U.S. President Trump’s administration faces an increasingly complex economic puzzle as the Federal Reserve finds itself backed into a policy corner. While Chair Jerome Powell had previously signaled a potential mid-year rate cut, the recent 3.0% CPI print—fueled by energy prices—has forced a pivot. Market participants now expect the Fed to maintain elevated interest rates well into the autumn, a move that systematically devalues the long-term cash flows of growth stocks. The result is a starkly K-shaped market where the winners and losers are separated by their proximity to the power grid and the gas pump.
Traditional energy giants like ExxonMobil and Chevron have emerged as the primary beneficiaries of this volatility, capitalizing on expanded margins as crude prices climb. Similarly, GE Vernova has seen its order books for natural gas turbines and nuclear services filled through 2028, driven by the insatiable power demands of AI data centers. These "old economy" stalwarts are providing the only meaningful ballast to an index otherwise weighed down by a deteriorating consumer outlook. When the national gas price average hits $3.54 per gallon, the discretionary spending that fuels the broader economy begins to dry up.

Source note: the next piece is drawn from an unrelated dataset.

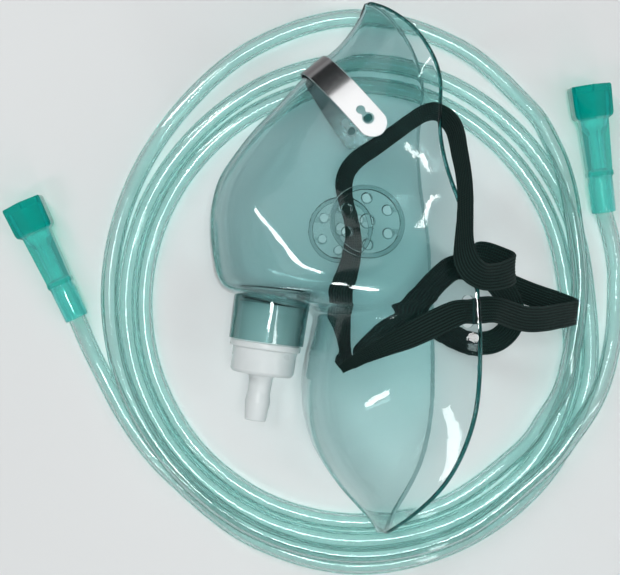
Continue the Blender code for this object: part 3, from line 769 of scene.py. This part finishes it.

The pain is most visible in the consumer discretionary sector, where heavyweights like Nike and Starbucks are reporting weakening domestic sales. For the American household, the choice between a premium latte and a full tank of gas is no longer a choice at all. This shift has funneled traffic toward discount retailers like Walmart and Costco, which are leveraging their massive scale to offer a "defensive moat" against rising prices. Even Amazon, despite its dominant cloud infrastructure, is seeing its retail margins squeezed by the escalating costs of logistics and fuel.
The tech sector, the engine of the 2025 rally, is now a source of significant drag. Tesla has struggled with rising shipping costs and cooling demand for electric vehicles in a high-interest-rate environment. The market is no longer rewarding speculative growth; instead, it is demanding proof of pricing power and operational efficiency. The transition from a "Goldilocks" era of low inflation to a period of stagnant growth and rising prices suggests that the 2025 rally may have been overextended. If corporate margins continue to contract, the S&P 500 could test support levels as low as 6,300 before a stable floor is established.